If I have two DNAStrings in a DNAStringSet, they are of the same length:

> dna <- DNAStringSet(c("ATYGRTCGATCG", "MTSGATCRATCG"))
> dna
A DNAStringSet instance of length 2
width seq
[1]    12 ATYGRTCGATCG
[2]    12 MTSGATCRATCG

How can I count the number of mismatches between the two sequences, ideally at each base, assuming that the ambiguity codes denote heterozygosity. So for example at the first base, A means homozygous A/A, and M means heterozygous A/C, and therefore counts as 1 mismatch. Another example, at the third position, Y = heterozygous C/T, whereas S = heterozygous C/G, and again is one mismatch.

I've thought of a few ways of doing this using consensusMatrices and such and thought about defining some custom scoring matrix which when you index using the bases, spits out the appropriate score, so mat["A", "A"] = 0, mat["A", "M"] = 1 and so on.
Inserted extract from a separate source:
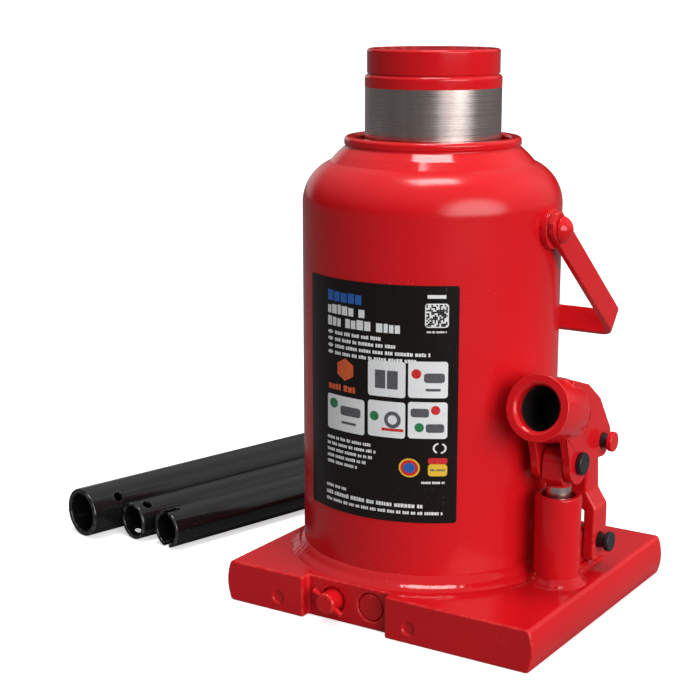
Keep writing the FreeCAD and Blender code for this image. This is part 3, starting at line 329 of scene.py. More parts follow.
def wire_dust(board: Board, given: bpy.types.Node, result: bpy.types.Node) -> None:
    """Fill the group for scattered pale specks of workshop dust.

    Args:
        board: the group's board.
        given: node that holds the group's inputs.
        result: node that takes the group's outputs.
    """
    specks = board.cloud(given.outputs["Place"], 900.0, 2.0)
    patches = board.cloud(given.outputs["Place"], 40.0, 2.0)
    spots = board.spread(specks, 0.68, 0.78, 0.0, 1.0)
    board.feed(result, Mask=board.math("MULTIPLY", spots, board.spread(patches, 0.45, 0.75, 0.0, 1.0)))


EFFECTS = {
    "orange_peel": ({"Place": "Vector", "Peel": "Float"}, {"Height": "Float", "Haze": "Float"},
                    wire_orange_peel),
    "tone_drift": ({"Place": "Vector", "Main": "Color", "Second": "Color"}, {"Colour": "Color"},
                   wire_tone_drift),
    "tool_marks": ({"Place": "Vector"}, {"Height": "Float", "Tone": "Float"}, wire_tool_marks),
    "edge_highlight_mask": ({"Place": "Vector", "Edge": "Float"}, {"Mask": "Float"}, wire_edge_highlight),
    "dust": ({"Place": "Vector"}, {"Mask": "Float"}, wire_dust),
}


def effect(board: Board, name: str, **inputs: object) -> bpy.types.Node:
    """Place one shared effect in a material.

    Args:
        board: the material's board.
        name: name of the effect.
        inputs: what feeds the group's inputs.

    Returns:
        The group node.
    """
    node = board.add("ShaderNodeGroup", node_tree=shared_effect(name, *EFFECTS[name]))
    return board.feed(node, **inputs)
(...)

I wanted to ask the board if this (or a similar task) is a task that has been done with Biocondcuctor before and what the best way of doing it might be.

Many thanks,

Ben W.

alignment biostrings snps • 665 views
modified 4.3 years ago by Hervé Pagès ♦♦ 14k • written 4.3 years ago by ben.ward30
Answer: Counting SNPs where ambiguity codes represent heterozygosity.
0
4.3 years ago by
Hervé Pagès ♦♦ 14k
United States
Hervé Pagès ♦♦ 14k wrote:

Hi Ben,

Maybe you want to use neditAt() for that:

> neditAt(dna[[1]], dna[[2]])
[1] 4

See ?neditAt for more information. Of particular interest is the fixed argument to let you control how the IUPAC ambiguity codes should be interpreted.

Cheers,

H.